In een doosje doen. De rijke reductie van visuele waarneming in het psychologisch experiment
Abstract
A gaze in the box. The rich reduction of visual perception in psychological experimentation. The idea that seeing is mediated by the cultural, historical and technological contexts in which it occurs is well established. Ruth Benschop examines an instance of what nonetheless appears to be unmediated visual perception. In the period when the classic cognitivist position was emerging in academic psychology, experimental psychologists were designing experiments with the explicit aim of separating visual perception from its polluting surroundings in order to understand the phenomenon itself. These attempts are ridiculed as being both naïve and destructive by critics of experimental psychology.
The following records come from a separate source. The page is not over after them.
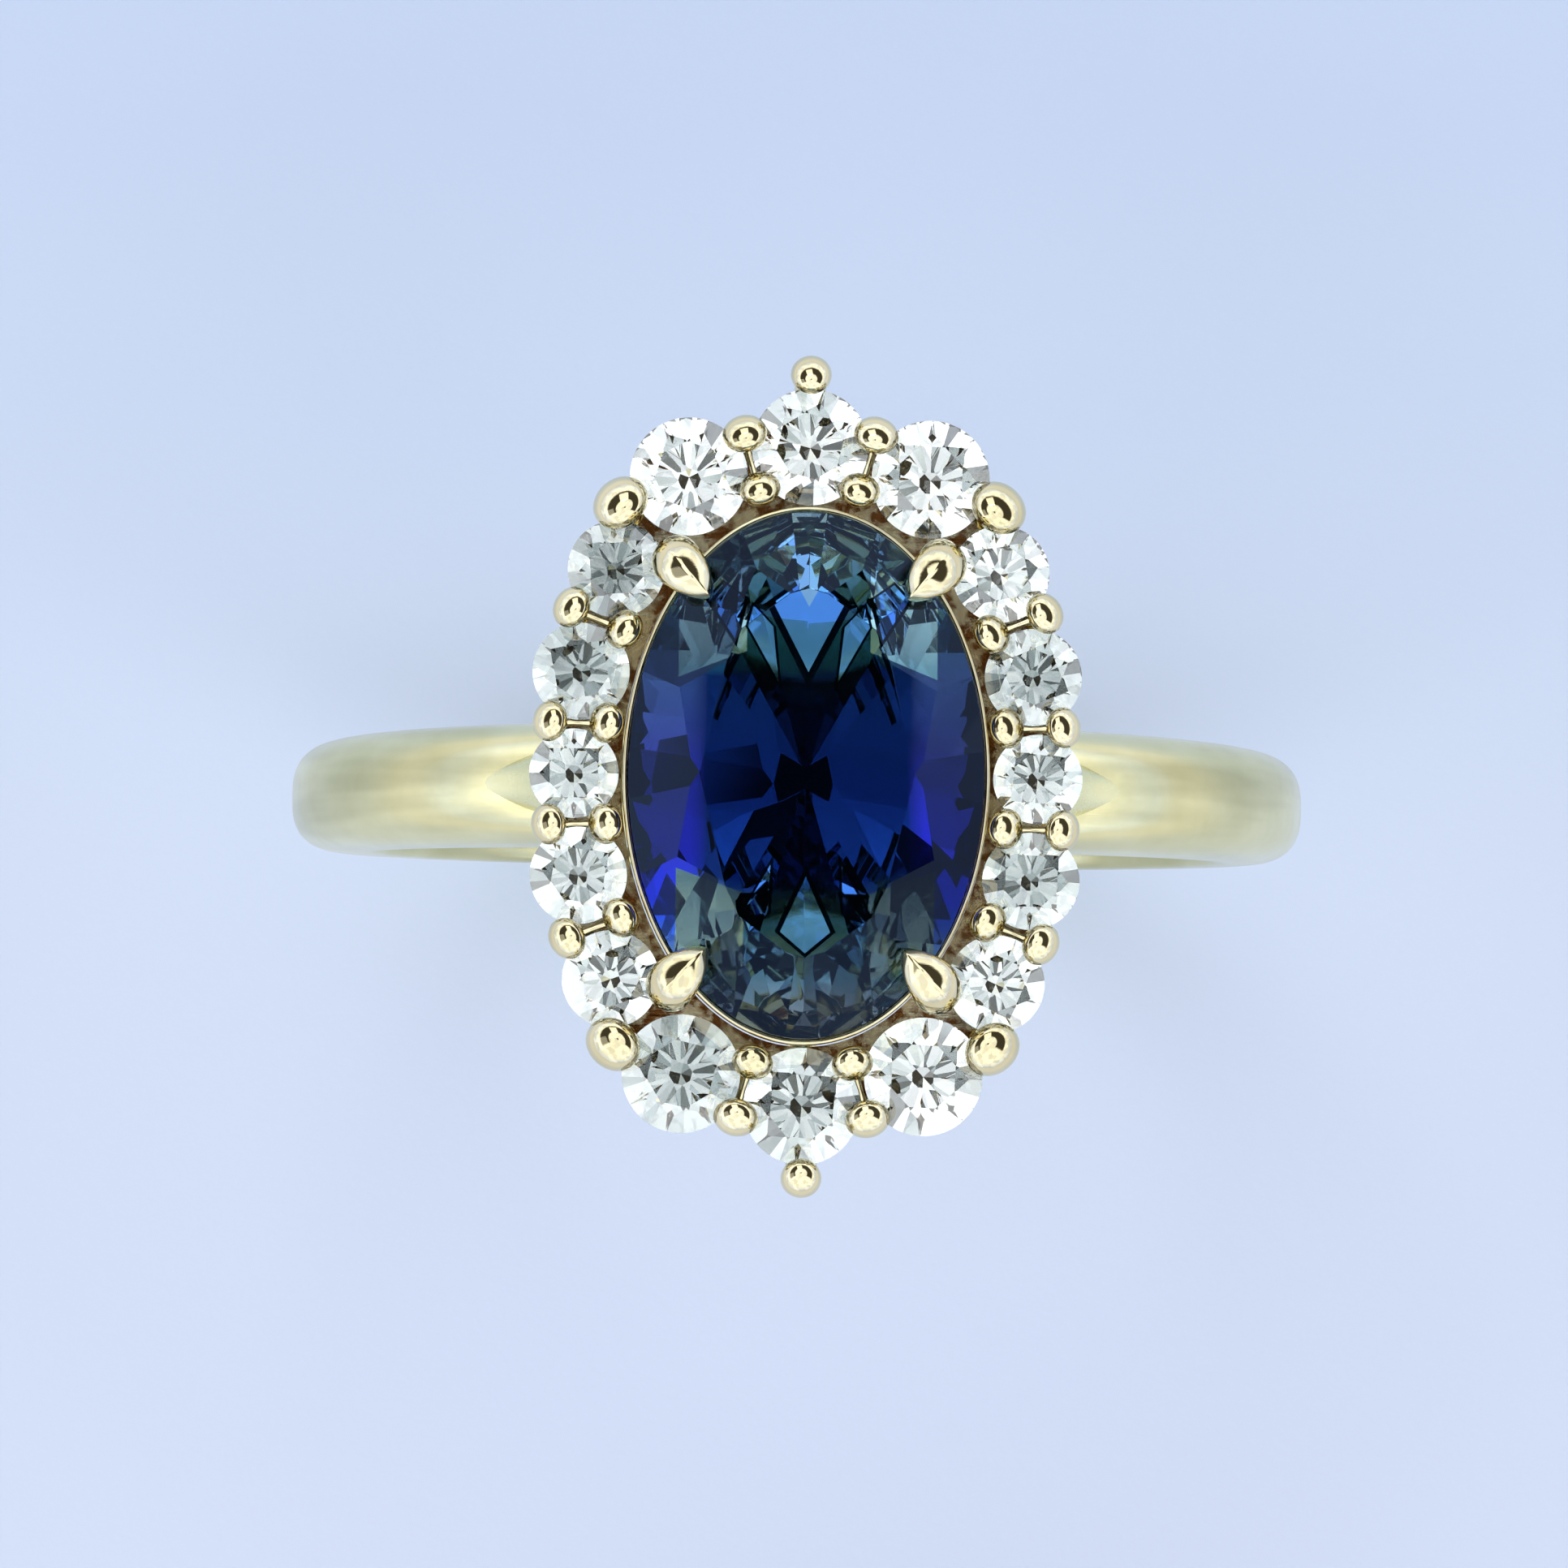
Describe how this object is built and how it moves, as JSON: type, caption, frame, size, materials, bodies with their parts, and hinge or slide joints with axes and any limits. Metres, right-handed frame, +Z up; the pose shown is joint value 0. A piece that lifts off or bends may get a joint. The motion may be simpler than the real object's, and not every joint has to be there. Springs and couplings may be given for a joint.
{
  "type": "engagement ring",
  "caption": "Yellow-gold engagement ring with an oval blue centre stone in talon claws, a scalloped halo of round brilliants on shared beads and a plain low-domed band.",
  "frame": {"origin": "centre of the finger hole", "axes": "+Y along the finger, +Z up through the head and the centre stone, +X across the band"},
  "size_m": [0.0208, 0.016, 0.0248],
  "materials": {
    "gold": "polished",
    "sapphire": "faceted",
    "diamond": "faceted"
  },
  "bodies": {
    "root": {"shank": "gold", "shoulder_left": "gold", "shoulder_right": "gold", "base_rail": "gold", "gallery_rail": "gold", "halo_rail": "gold", "strut_north": "gold", "strut_south": "gold", "claw_ne": "gold", "claw_se": "gold", "claw_sw": "gold", "claw_nw": "gold", "rim_north": "gold", "rim_south": "gold", "rim_east": "gold", "rim_west": "gold", "halo_plate": "gold", "tip_prongs": "gold", "corner_prongs": "gold", "outer_prongs": "gold", "inner_prongs": "gold", "centre_stone": "sapphire", "halo_stone_01": "diamond", "halo_stone_02": "diamond", "halo_stone_03": "diamond", "halo_stone_04": "diamond", "halo_stone_05": "diamond", "halo_stone_06": "diamond", "halo_stone_07": "diamond", "halo_stone_08": "diamond", "halo_stone_09": "diamond", "halo_stone_10": "diamond", "halo_stone_11": "diamond", "halo_stone_12": "diamond", "halo_stone_13": "diamond", "halo_stone_14": "diamond", "halo_stone_15": "diamond", "halo_stone_16": "diamond"}
  },
  "joints": []
}
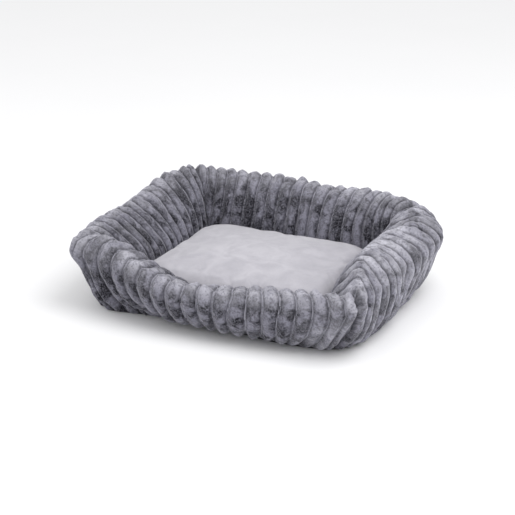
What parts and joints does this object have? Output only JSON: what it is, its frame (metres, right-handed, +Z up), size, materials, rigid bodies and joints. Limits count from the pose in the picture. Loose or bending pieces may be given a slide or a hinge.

In this article a position is sought that does justice to what experimental psychologists try to do, without becoming as naïve as their critics hold. An analysis of the detailed and mutual work to establish unmediated visual perception in a series of experiments concerned with the so-called word superiority effect shows that the critics' position is based on two unfortunate premises. Not only do critics mistake the creative and rich practice of experimental research for the highly reduced result it produces, they also favour a too ephemeral and untechnological notion of mediation. Who wants to understand visual perception is better sensitised by Edwin Hutchins' focus on the highly technological world of a navy ship in which he manages to recognize wild cognition, or indeed by looking for wild visual perception in the dusky confines of expenmental psychology's laboratory practice.